What Is It Wednesday {Hog Jowls}

Most of you knew that last week’s What Is It Wednesday was some sort of pork. Many of you guesses backfat, some of you guessed pork belly, and a few said salt pork, but those of you that guessed jowls were right. They were hog jowls.

Jowls are the cheek/jaw area of the hog. They are cured and cut similar to bacon and in some areas they are known as jowl bacon, but they are not bacon.

Jowls are not actually new to my family, we have been eating them for a while, in fact my in-laws have been eating them for years. For this Oregon raised girl though jowls are a pretty new food and one I had never heard of until moving to Oklahoma, so I thought they would make a good post for What Is It Wednesday.

My whole family loves jowls, except me.

My son and husband like them better than bacon. My son thinks that a hog should have more, or larger jowls, just so that we have more of them to eat. Since we raise hogs, we only get so many jowls a year and according to my son it is not enough.

But here is where I will admit that I do not like jowls. I dislike them so much that I do not even like to cook them. They may look a lot like bacon, but that is where their similarities end as far as I am concerned. They are fatty and gristly, so the texture is odd. And although cured and smoked like bacon, they do not taste like bacon.

Yes, I know many people consider them a treat, especially in the south, but for me they are just odd both in texture and taste.

It has not mattered how I cooked or ate them, I have not liked them. My in-laws first served me jowls about 15 years ago and I do not like them any better today than I did then. Once again this Northwestern raised girl, has not adapted to a Southern loved food.

My thought is that some parts of the hog just should not be eaten. Or at least grind it into sausage so I can’t tell what I am eating. :-)

But now that so many of you talked about backfat and pork belly in the comments last week, I might have to try them sometime, maybe I would like them better than jowls……..

What are your thoughts on jowls? And you are free to disagree with me and express your love of jowls. :)

Lynn's Kitchen Adventures

Comments

  1. Michelle B says:

    I have not eaten them before. But I work in the pork and beef business and I know that the jowls are somewhat popular for our sales department. I’m just not sure I would like them.
    Have you had pork cutlets? I think in the stores they go under Pork Temples or something like that. I fry them up and they are soooo good. A total comfort food.
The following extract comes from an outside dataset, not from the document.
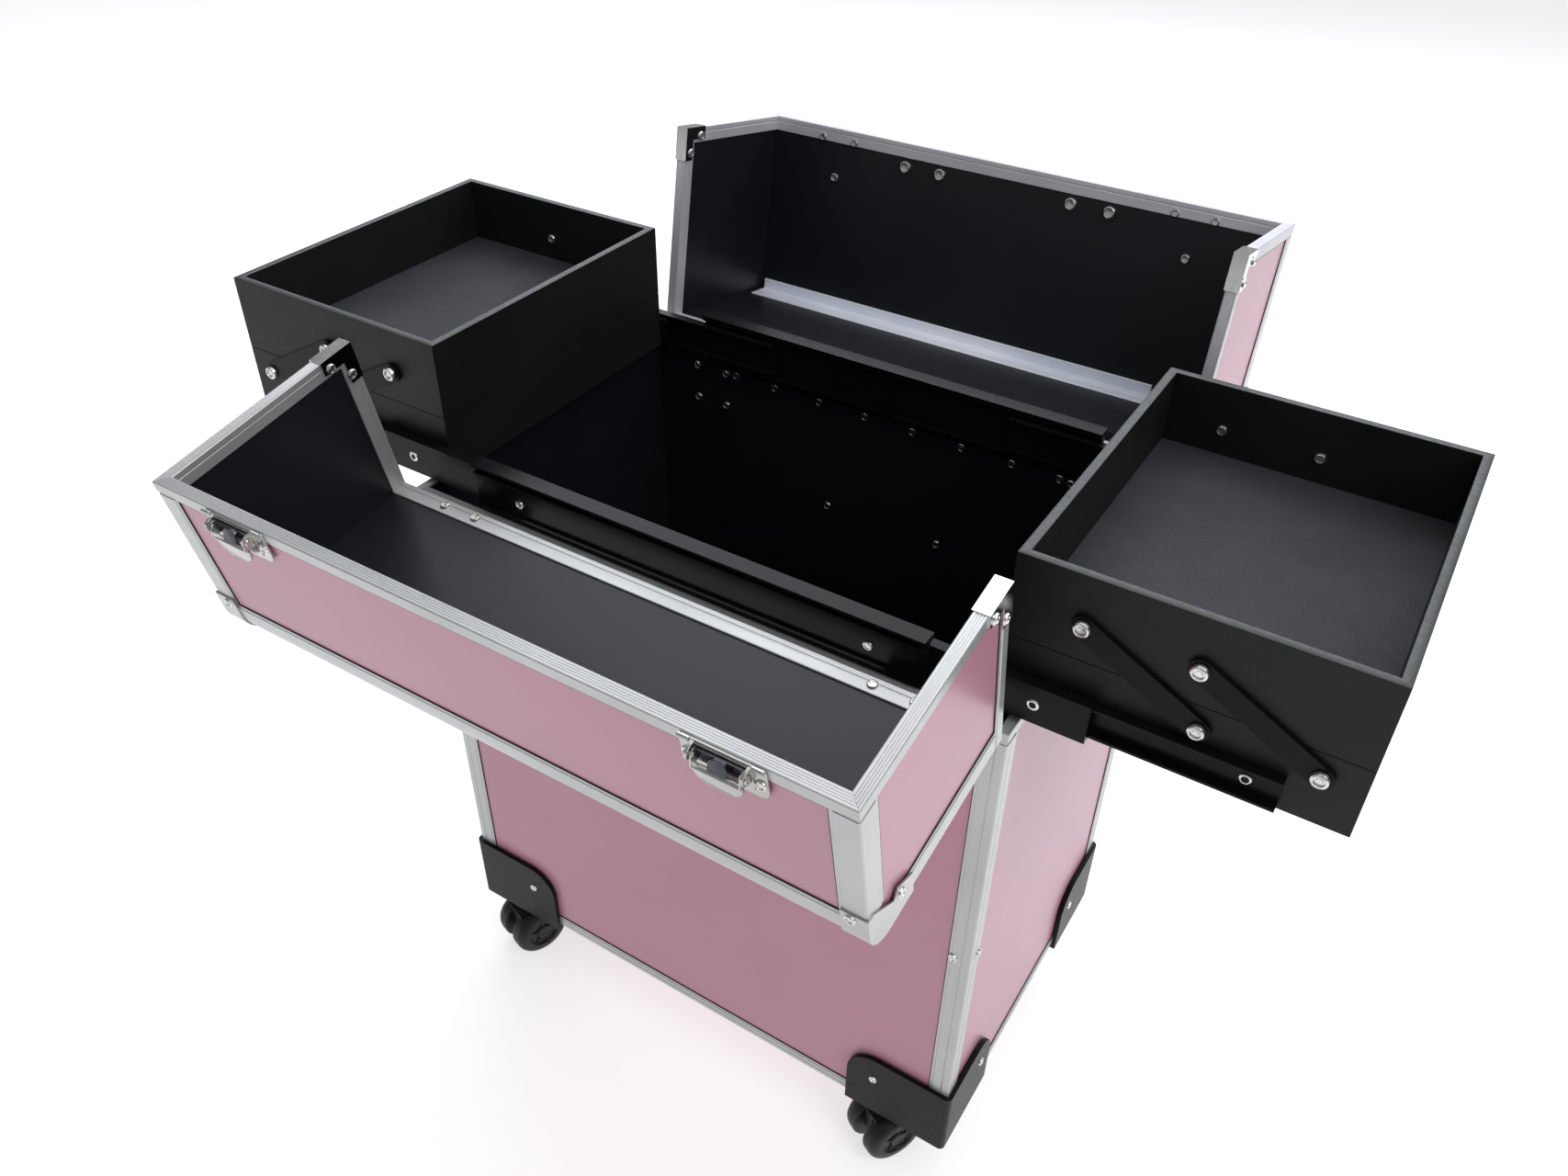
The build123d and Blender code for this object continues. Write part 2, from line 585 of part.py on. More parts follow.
def make_hinges(lid, at_x):
    """Three-knuckle hinges outside the case: the body holds the outer knuckles and the pin."""
    gap = 0.4
    leaf_t, leaf_h = 2.0, 18.0
    third = HINGE_W / 3
    axis_y, face = lid.sy * HINGE_Y, lid.back
    leaf_ys = (face, face + lid.sy * leaf_t)
    for sx in (-1, 1):
        x0 = sx * at_x - HINGE_W / 2
        body_leaf = block((x0, x0 + HINGE_W), leaf_ys, (RIM_Z - 1 - leaf_h, RIM_Z - 1))
        lid_leaf = block((x0, x0 + HINGE_W), leaf_ys, (LID_Z0 + 1, LID_Z0 + 1 + leaf_h))
        for index, start in enumerate((x0, x0 + third, x0 + 2 * third)):
            xs = (start + gap / 2, start + third - gap / 2)
            knuckle = rod((xs[0], axis_y, HINGE_Z), X, KNUCKLE_R, xs[1] - xs[0])
            if index == 1:
                knuckle += block(xs, (axis_y, face), (HINGE_Z, HINGE_Z + KNUCKLE_R))
                knuckle -= rod((xs[0] - 1, axis_y, HINGE_Z), X, HINGE_PIN_R + RUN_FIT, third + 2)
                lid_leaf += knuckle
            else:
                knuckle += block(xs, (axis_y, face), (HINGE_Z - KNUCKLE_R, HINGE_Z))
                knuckle -= rod((xs[0] - 1, axis_y, HINGE_Z), X, HINGE_PIN_R, third + 2)
                body_leaf += knuckle
        add("body_hinge_leaves", [body_leaf, rod((x0, axis_y, HINGE_Z), X, HINGE_PIN_R, HINGE_W)])
        lid.add(f"{lid.name}_hinge_leaves", [lid_leaf])


def make_latches(lid):
    """Key latches: a riveted base with two ears, and a lever that turns on a pin between them."""
    base_t, lever_w, ear_t, ear_gap = 1.5, 24.0, 1.4, 0.4
    base_half, rivet_x = 20.5, 17.0
    pin_r, eye_r = 1.0, 3.0
    pivot_y, pivot_z = lid.from_split(5.0), LID_Z1 + base_t + 0.5 + eye_r
    for side, sx in SIDES.items():
        mid = sx * LATCH_X
        base_ys = (lid.from_split(1), lid.from_split(20))
        base = block((mid - base_half, mid + base_half), base_ys, (LID_Z1, LID_Z1 + base_t))
        for s in (-1, 1):
            ear_x = mid + s * (lever_w / 2 + ear_gap)
            ys, zs = (lid.from_split(2), lid.from_split(8)), (LID_Z1, pivot_z + eye_r)
            ear = block((ear_x, ear_x + s * ear_t), ys, zs)
            base += ear - rod((ear_x - 3 * s, pivot_y, pivot_z), X * s, pin_r, ear_t + 6)
            rivet_at = (mid + s * rivet_x, lid.from_split(11), LID_Z1 + base_t)
            lid.add("latch_bases", [head("rivet", rivet_at, Z)])
        pin_half = lever_w / 2 + ear_gap + ear_t
        pin = rod((mid - pin_half, pivot_y, pivot_z), X, pin_r, 2 * pin_half)
        lid.add("latch_bases", [base, pin])
        xs = (mid - lever_w / 2, mid + lever_w / 2)
        lever = block(xs, (pivot_y, lid.from_split(22)), (pivot_z - eye_r, pivot_z + eye_r))
        tip = lever.edges().filter_by(Axis.Z).sort_by(Axis.Y)
        lever = fillet(tip[:2] if lid.sy < 0 else tip[2:], 6.0)
        lever += rod((xs[0], pivot_y, pivot_z), X, eye_r, lever_w)
        lever -= rod((xs[0] - 1, pivot_y, pivot_z), X, pin_r + RUN_FIT, lever_w + 2)
        lid.add(f"latch_lever_{side}", [lever])


def make_catches(lid):
    """Strike plates for the latches on the outside of the rear lid."""
    for sx in (-1, 1):
        mid = sx * CATCH_X
        plate = block((mid - 20, mid + 20), (lid.from_split(1), lid.from_split(16)), (LID_Z1, LID_Z1 + 1.5))
        hook = block((mid - 9, mid + 9), (lid.from_split(1), lid.from_split(4)), (LID_Z1, LID_Z1 + 5))
        lid.add("latch_catches", [plate + hook])


def make_carry_handle(lid):
    """Carry handle on the lid top: two riveted feet and a bail that turns in them."""
    plate_t, axis_lift = 3.0, 8.0
    eye_r, pin_r, arm_half_t, grip_r = 6.0, 3.0, 3.4, 7.0
    axis_y, axis_z = lid.from_split(17.0), LID_Z1 + axis_lift
    ear = (62.0, 69.0)
    arm_x = (70.0, 78.0)
    bail = None
    for sx in (-1, 1):
        foot = block(
            (sx * (HANDLE_FOOT_X - 21), sx * (HANDLE_FOOT_X + 21)), (axis_y - 8, axis_y + 8), (LID_Z1, LID_Z1 + plate_t)
        )
        foot += block((sx * ear[0], sx * ear[1]), (axis_y - eye_r, axis_y + eye_r), (LID_Z1, axis_z))
        foot += rod((sx * ear[0], axis_y, axis_z), X * sx, eye_r, ear[1] - ear[0])
        foot -= rod((sx * (ear[0] - 1), axis_y, axis_z), X * sx, pin_r + RUN_FIT, ear[1] - ear[0] + 2)
        lid.add("carry_handle_feet", [foot])
        arm = block(
            (sx * arm_x[0], sx * arm_x[1]), (axis_y, axis_y + lid.sy * HANDLE_REACH),
            (axis_z - arm_half_t, axis_z + arm_half_t),
        )
        arm += rod((sx * arm_x[0], axis_y, axis_z), X * sx, arm_half_t, arm_x[1] - arm_x[0])
        arm += rod((sx * (ear[0] - 1.5), axis_y, axis_z), X * sx, pin_r, arm_x[1] - ear[0] + 1.5)
        bail = arm if bail is None else bail + arm
    grip_y = axis_y + lid.sy * HANDLE_REACH
    bail += rod((-arm_x[1], grip_y, axis_z), X, grip_r, 2 * arm_x[1])
    hang = Axis((0, axis_y, axis_z), (1, 0, 0))
    lid.add("carry_handle", [bail.rotate(hang, HANDLE_HANG)])


# ---- pull handle --------------------------------------------------------------------------
def make_pull_handle():
    """Telescopic pull handle on the back: guide tubes, brackets, a brace, stays and a grip."""
    tube_wall = 1.5
    block_z = (RIM_Z - 72, RIM_Z - 56)
    grip_z = (RIM_Z - 55.5, RIM_Z - 37)
    tube_z = (BODY_Z0 + 62, block_z[0])
    tube_y = (HALF_D + 9, HALF_D + 9 + GUIDE_D)
    mid_y = sum(tube_y) / 2
    guides = []
    stays = []
    for sx in (-1, 1):
        mid = sx * GUIDE_X
        xs = (mid - GUIDE_W / 2, mid + GUIDE_W / 2)
        hollow_xs = (xs[0] + tube_wall, xs[1] - tube_wall)
        hollow_ys = (tube_y[0] + tube_wall, tube_y[1] - tube_wall)
        tube = block(xs, tube_y, tube_z) - block(hollow_xs, hollow_ys, (tube_z[0] - 1, tube_z[1] + 1))
        bracket = block((mid - 20, mid + 20), (HALF_D, tube_y[1] + 3), block_z)
        bracket += block((mid - 20, mid + 20), (HALF_D, HALF_D + 4), (block_z[0], RIM_Z - 5))
        bracket -= block(hollow_xs, hollow_ys, (block_z[0] - 1, block_z[1] + 1))
        foot = block((mid - 15, mid + 15), (HALF_D, tube_y[1] + 2), (BODY_Z0 + 58, BODY_Z0 + 62))
        foot += block(xs, (HALF_D, tube_y[0]), (BODY_Z0 + 62, BODY_Z0 + 86))
        guides += [tube, bracket, foot]
        stay_xs = (mid - STAY_W / 2, mid + STAY_W / 2)
        stay_ys = (mid_y - STAY_D / 2, mid_y + STAY_D / 2)
        stays.append(block(stay_xs, stay_ys, (BODY_Z0 + 70, grip_z[0])))
    brace_xs = (GUIDE_W / 2 - GUIDE_X, GUIDE_X - GUIDE_W / 2)
    guides.append(block(brace_xs, (HALF_D, HALF_D + 12), (RIM_Z - 103, RIM_Z - 84)))
    grip = block((-GUIDE_X - 14, GUIDE_X + 14), (mid_y - 2.5 - STAY_D / 2, mid_y + 13.5), grip_z)
    grip = fillet(grip.edges().filter_by(Axis.X).sort_by(Axis.Y)[2:], 5.0)
    add("pull_handle_guides", guides)
    add("pull_handle_stays", stays)
    add("pull_handle_grip", [grip])


# ---- casters ------------------------------------------------------------------------------
def make_casters():
    """Twin-wheel swivel casters under the corner brackets, trailing to the front."""
    flange_z = BODY_Z0 - BRACKET_T - 0.4
    web_half = WHEEL_X - 0.6
    half_w = WHEEL_X + WHEEL_T
    wheel_at = Vector(0, -CASTER_TRAIL, WHEEL_R)

    def along_axle(radius, half_length):
        return rod(wheel_at - X * half_length, X, radius, 2 * half_length)

    fender = along_axle(WHEEL_R + 3.0, WHEEL_X + 5.0) - along_axle(WHEEL_R + 1.0, half_w)
    web = along_axle(WHEEL_R + 1.5, web_half)
    above_axle = block((-50, 50), (-CASTER_TRAIL - 14, 50), (WHEEL_R, WHEEL_R * 4))
    neck = rod((0, 0, WHEEL_R + 6), Z, 8.0, flange_z - WHEEL_R - 6) - along_axle(WHEEL_R + 1.5, half_w + 5)
    flange = rod((0, 0, flange_z - 1.6), Z, 14.0, 1.6)
    stem = rod((0, 0, flange_z), Z, STEM_R, BRACKET_T + 0.1)
    hood = (fender + web) & above_axle
    hood += along_axle(12.0, web_half)
    hood += neck + flange + stem
    hood -= along_axle(AXLE_R, half_w)
    axle = along_axle(AXLE_R, half_w - 3)
    wheels = []
    for s in (-1, 1):
        wheel = rod(wheel_at + X * (s * WHEEL_X), X * s, WHEEL_R, WHEEL_T)
        outer_rim = wheel.edges().filter_by(GeomType.CIRCLE).sort_by(Axis.X)
        wheel = fillet(outer_rim[-1] if s > 0 else outer_rim[0], 7.5)
        wheel -= rod(wheel_at + X * (s * (half_w - 2.5)), X * s, 11.0, 5)
        wheel -= rod(wheel_at + X * (s * (WHEEL_X - 1)), X * s, AXLE_R + RUN_FIT, WHEEL_T + 2)
        wheels.append(wheel)
    places = [(sx, sy) for sx in (-1, 1) for sy in (-1, 1)]
    for index, (sx, sy) in enumerate(places, 1):
        place = Pos(sx * CASTER_AT[0], sy * CASTER_AT[1], 0) * Rot(0, 0, CASTER_TURN[index - 1])
        add(f"caster_hood_{index}", [place * hood, place * axle])
        add(f"caster_wheels_{index}", [place * wheel for wheel in wheels])


def main():
    make_body()
    make_body_frame()
    make_corner_brackets()
    make_body_fasteners()
    make_carriers()
    make_slides()
    make_trays()
    make_lids()
    make_pull_handle()
    make_casters()
    os.makedirs("parts", exist_ok=True)
    for name, solids in nodes.items():
        flat = []
        for item in solids:
            flat += item.solids()
        export_step(Compound(children=flat), f"parts/{name}.step")
    print(len(nodes), "nodes")


main()
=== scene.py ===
import bpy
import bmesh
import json
import math
from mathutils import Matrix, Vector

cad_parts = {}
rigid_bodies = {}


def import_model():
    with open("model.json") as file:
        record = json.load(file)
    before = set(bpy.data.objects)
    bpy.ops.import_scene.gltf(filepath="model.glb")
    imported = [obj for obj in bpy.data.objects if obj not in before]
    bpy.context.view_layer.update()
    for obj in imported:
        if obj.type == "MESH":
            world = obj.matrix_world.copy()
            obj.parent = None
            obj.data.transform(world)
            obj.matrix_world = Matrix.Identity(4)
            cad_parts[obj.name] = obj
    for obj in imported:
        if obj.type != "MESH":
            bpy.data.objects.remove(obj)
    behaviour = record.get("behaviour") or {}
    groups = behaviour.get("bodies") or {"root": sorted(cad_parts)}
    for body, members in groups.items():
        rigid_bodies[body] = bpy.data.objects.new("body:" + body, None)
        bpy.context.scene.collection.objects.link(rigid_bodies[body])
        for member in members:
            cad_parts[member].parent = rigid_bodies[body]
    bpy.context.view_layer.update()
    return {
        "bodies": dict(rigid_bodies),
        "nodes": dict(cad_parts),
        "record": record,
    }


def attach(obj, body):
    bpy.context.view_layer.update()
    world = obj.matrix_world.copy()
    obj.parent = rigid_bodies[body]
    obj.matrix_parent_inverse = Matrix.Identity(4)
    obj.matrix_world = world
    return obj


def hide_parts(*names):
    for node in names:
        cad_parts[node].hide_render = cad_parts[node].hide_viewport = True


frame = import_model()

# ---- dimensions in millimetres, as in the part, with y counted from the middle of the body -----
HALF_W, HALF_D = 200.0, 126.0           # half the body's width and depth
Y_OFFSET = -4.55                        # the middle of the body, from the origin of the frame
BODY_Z0, RIM_Z = 53.0, 430.0            # underside and rim of the body
LID_Z0, LID_Z1 = 430.5, 559.5           # rim and top of a shut lid
SKIN, WALL, RIM_W = 1.2, 6.0, 7.2       # extrusion's wall, lined board, channel on a board's edge
RIM_LEG, RIM_INNER_LEG = 8.0, 10.5      # legs of that channel
CORNER_LEG, SILL_LEG = 14.0, 10.0       # legs of the corner and bottom extrusions
LID_R, LID_ROUND_LEG = 17.0, 25.5       # rounded extrusion on a lid's long outer edge
STRIP_X, STRIP_LEGS = (-190.0, 138.0), (20.0, 9.0)    # angle strip inside the rear lid
HINGE_Y, HINGE_Z = 133.2, 429.2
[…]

  2. I was raised and live in Oklahoma and have never tried them. Do just don’t look appealing.

  3. They are good to cook with, like in bean soup or field peas. But to eat them as the meat portion of a meal, no thanks!

  4. This is a perfectly timed post. We bought our first pig this year, and going through everything, we have 3 packages of hog jowls. No one in my family has ever eaten them before and I wasn’t sure what to do with them. I thought they were put in there by mistake.

  5. I’m from Minnesota and am not a big fan of Southern food. I’ve never tried hog jowls, but they sound unappetizing to me.

  6. Look up any italian recipe that uses “guanciale.” This is the cured version of hog jowls, which are usually just smoked in the States. There are also lots of good recipes for pasta (bucatini usually, but spaghetti is ok too) all’amatriciana, which is hog jowls, tomatoes, onions, red pepper flakes… pretty basic, but a real winner! Basically the hog jowl should always be used more for its flavor and its fat than as an ingredient on its own… though the little bits of it in pasta or beans or peas or whatever are like little delightful porky surprises, esp. if they’re crisped up first.

    • I will have to try them in recipes like that. In the south many people just eat them like bacon, but you are right, they would probably work much better if used mainly for the flavor. Thanks for the information.

  7. Jowl bacon is much better that belly bacon. For those of you who have traveled overseas and had bacon for breakfast it’s 90% chance it was jowl and not belly bacon.

  8. I lived in Michigan until I graduated from high school. It wasn’t until I moved to North Carolina that I encountered hog jowls. My husband’s grandma makes them every New Year’s Day. I think they taste similar to bacon, but bacon is much better. I do not enjoy the toughness and sometimes grisliness of the jowl, but I can deal with them one day a year. I just try not to think about what I’m eating. Haha!